Continuous integration/Data center switch
This page is currently a draft.
|
The core of the CI infrastructure is hosted on two production machines, one in each datacenter. Most services are active solely on one of the hosts, the other host acting as a cold spare. When doing hardware maintenance or operating system upgrades, we move the services and their data from an host to another one. This document describe the steps needed to do the swap.
Hosts and services
[edit]We have two bare metal hosts contint1001.wikimedia.org
and contint2001.wikimedia.org
, one in each of our primary datacenters. They hosts a variety of services:
- Zuul: the scheduler and workflow system
- Zuul mergers and their associated git-daemon. Active on both servers!
- Jenkins holding jobs, their build history and artifacts
- The website https://integration.wikimedia.org/ and the proxies to the above services:
- Zuul status https://integration.wikimedia.org/zuul/
- Jenkins interface https://integration.wikimedia.org/ci/
docker-pkg
to build images- Docker daemon and images
Switching over
[edit]The general idea is to synchronize Jenkins files from the primary to the spare server before anything else. Once done the sequence overview is:
- synchronize build artifacts
- Stop all services on the primary
- rsync data and states
- change DNS for
contint.wikimedia.org
- change primary in Puppet / Hiera
- Start Jenkins
- Start Zuul scheduler
synchronize build artifacts
[edit]This step should be made ahead of time since it takes hours to transfer.
The Jenkins builds history and their artifacts are solely on the primary Jenkins and located in /srv/jenkins/builds
. It is in the magnitude of hundred of gigabytes and million of files and directories.

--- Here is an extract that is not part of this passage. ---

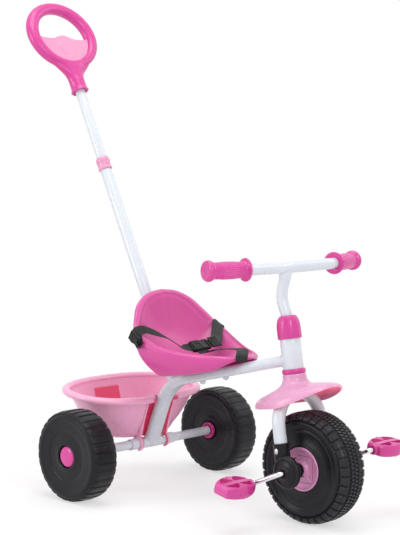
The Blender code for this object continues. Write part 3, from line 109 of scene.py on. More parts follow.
def softLine(points, fillet, steps=3, closed=False):  # rounds the corners of a flat outline
    points = [Vector(point) for point in points]
    count = len(points)
    line = []
    for i, corner in enumerate(points):
        a, b = points[i - 1] - corner, points[(i + 1) % count] - corner
        reach = min(fillet, a.length * 0.45, b.length * 0.45)
        if reach < 1e-6 or not closed and i in (0, count - 1):
            line.append(corner)
            continue
        start, end = corner + a.normalized() * reach, corner + b.normalized() * reach
        for k in range(steps + 1):
            t = k / steps
            line.append((1 - t) ** 2 * start + 2 * t * (1 - t) * corner + t ** 2 * end)
    return line


def loftRings(rings, closed=False, caps=True):
    bm = bmesh.new()
    rows = [[bm.verts.new(point) for point in ring] for ring in rings]
    count = len(rings[0])
    pairs = list(zip(rows, rows[1:]))
    if closed:
        pairs.append((rows[-1], rows[0]))
    for low, high in pairs:
        for i in range(count):
            j = (i + 1) % count
            bm.faces.new((low[i], low[j], high[j], high[i]))
    if caps and not closed:
        for row in (rows[0][::-1], rows[-1]):
            capRow(bm, row)
    return bm


def capRow(bm, row):
    middle = bm.verts.new(sum((v.co for v in row), Vector()) / len(row))
    for a, b in zip(row, row[1:] + row[:1]):
        bm.faces.new((a, b, middle))
    return middle


def turned(outline, count=64, axis="Z", hollow=False, fillet=0.0, steps=3, sign=1.0):
    outline = [(point[0], sign * point[1]) for point in outline]
    if fillet:
        outline = softLine(outline, fillet, steps, hollow)
    return loftRings([circlePoints(point[0], point[1], count, axis) for point in outline], closed=hollow)


def pipe(inner, outer, low, high, count=64, axis="Z", fillet=0.0, steps=2):
    outline = [(inner, low), (outer, low), (outer, high), (inner, high)]
    return turned(outline, count, axis, True, fillet, steps)


def tangentsOf(path):
    return [(path[min(i + 1, len(path) - 1)] - path[max(i - 1, 0)]).normalized() for i in range(len(path))]


def sweptRings(path, outline, side):  # side is one direction, or one for each point of the path
    rings = []
    for i, (point, tangent) in enumerate(zip(path, tangentsOf(path))):
        across = side[i] if isinstance(side, list) else Vector(side)
        across = (across - tangent * across.dot(tangent)).normalized()
        other = tangent.cross(across)
        rings.append([point + across * u + other * v for u, v in outline])
    return rings


def smoothPath(points, perSpan=8):
    points = [Vector(point) for point in points]
    padded = [points[0] * 2 - points[1]] + points + [points[-1] * 2 - points[-2]]
    path = []
    for a, b, c, d in zip(padded, padded[1:], padded[2:], padded[3:]):
        for i in range(perSpan):
            t = i / perSpan
            path.append(0.5 * (2 * b + (c - a) * t + (2 * a - 5 * b + 4 * c - d) * t ** 2
                               + (3 * b - a - 3 * c + d) * t ** 3))
    path.append(points[-1])
    return path


def arcCorners(corners, radii, steps=14):  # a polyline with its inner corners turned into arcs
    path = [corners[0]]
    for before, corner, after, radius in zip(corners, corners[1:], corners[2:], radii):
        inward, onward = (before - corner).normalized(), (after - corner).normalized()
        half = inward.angle(onward) / 2.0
        reach = radius / math.tan(half)
        centre = corner + (inward + onward).normalized() * (radius / math.sin(half))
        start, end = corner + inward * reach - centre, corner + onward * reach - centre
        sweep = start.angle(end)
        for i in range(steps + 1):
            first, second = math.sin((1 - i / steps) * sweep), math.sin(i / steps * sweep)
            path.append(centre + (start * first + end * second) / math.sin(sweep))
    path.append(corners[-1])
    return path


def pathLength(path):
    return sum((b - a).length for a, b in zip(path, path[1:]))


def between(path, start, stop, count):  # count + 1 points of a line, from one length along it to another
    lengths = [0.0]
    for a, b in zip(path, path[1:]):
        lengths.append(lengths[-1] + (b - a).length)
    points, k = [], 0
    for i in range(count + 1):
        want = start + (stop - start) * i / count
        while k < len(path) - 2 and lengths[k + 1] < want:
            k += 1
        span = lengths[k + 1] - lengths[k]
        share = min((want - lengths[k]) / span, 1.0) if span > 0 else 0.0
        points.append(path[k].lerp(path[k + 1], share))
    return points


def evenPath(path, step):  # the same line with its points an even step apart
    length = pathLength(path)
    return between(path, 0.0, length, max(int(round(length / step)), 2))


def looseObject(bm, name="loose"):
    mesh = bpy.data.meshes.new(name)
    bm.to_mesh(mesh)
    bm.free()
    holder = bpy.data.objects.new(name, mesh)
    bpy.context.scene.collection.objects.link(holder)
    return holder


def settled(holder):  # the mesh that an object's modifiers make, with the object removed
    bpy.context.view_layer.update()
    mesh = bpy.data.meshes.new_from_object(holder.evaluated_get(bpy.context.evaluated_depsgraph_get()))
    old = holder.data
    bpy.data.objects.remove(holder)
    bpy.data.meshes.remove(old)
    bm = bmesh.new()
    bm.from_mesh(mesh)
    bpy.data.meshes.remove(mesh)
    return bm


def modified(bm, **modifiers):  # what modifiers make of a shape, each given by its kind and its values
    holder = looseObject(bm)
    for kind, values in modifiers.items():
        modifier = holder.modifiers.new(kind, kind.upper())
        for label, value in values.items():
            setattr(modifier, label, value)
    return settled(holder)


def carved(bm, others, operation="DIFFERENCE"):  # one shape cut by others, or joined to them
    bmesh.ops.recalc_face_normals(bm, faces=bm.faces)
    base = looseObject(bm)
    tools = []
    for other in others:
        bmesh.ops.recalc_face_normals(other, faces=other.faces)
        tools.append(looseObject(other))
        cut = base.modifiers.new("cut", "BOOLEAN")
        cut.operation = operation
        cut.object = tools[-1]
        cut.solver = "EXACT"
    result = settled(base)
    for tool in tools:
        bpy.data.objects.remove(tool)
    return result


def rounded(bm, width, segments=3, angle=30.0):  # edges sharper than the angle get a round
    bmesh.ops.recalc_face_normals(bm, faces=bm.faces)
    return modified(bm, bevel={"width": width, "segments": segments, "limit_method": "ANGLE",
                               "angle_limit": math.radians(angle), "harden_normals": False})


def facedUp(bm, index):  # turns the faces over where the vertex at an index looks down
    bm.verts.ensure_lookup_table()
    bm.normal_update()
    if bm.verts[index].normal.z < 0.0:
        bmesh.ops.reverse_faces(bm, faces=bm.faces)
        bm.normal_update()


def boxShape(low, high):
    bm = bmesh.new()
    bmesh.ops.create_cube(bm, size=1.0)
    bmesh.ops.scale(bm, vec=[b - a for a, b in zip(low, high)], verts=bm.verts)
    bmesh.ops.translate(bm, vec=[(a + b) / 2.0 for a, b in zip(low, high)], verts=bm.verts)
    return bm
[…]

On the spare server, ensure /srv/jenkins/builds
is empty.
TODO: check Transfer.py or MariaDB/ImportTableSpace.
Stop all services
[edit]On the primary:
systemctl stop jenkins
systemctl stop zuul
rsync data and states
[edit]Using rsync over ssh as root:
- refresh
/srv/jenkins/builds
from the artifacts from the primary to the spare.
Transfer the Jenkins and Zuul states:
/var/lib/jenkins
, jobs configurations, build indice, plugins etc/var/lib/zuul/times
, duration of functions execution used to speculate an ETA of each build
change DNS
[edit]The Varnish/ATS layer points to the backend via the DNS entry contint.wikimedia.org
which in turns point to the primary host.
change primary in Puppet / Hiera
[edit]TODO: find the changes that need to happen. Ideally should just be a role change.
Start services
[edit]On the new primary:
systemctl stop jenkins
systemctl stop zuul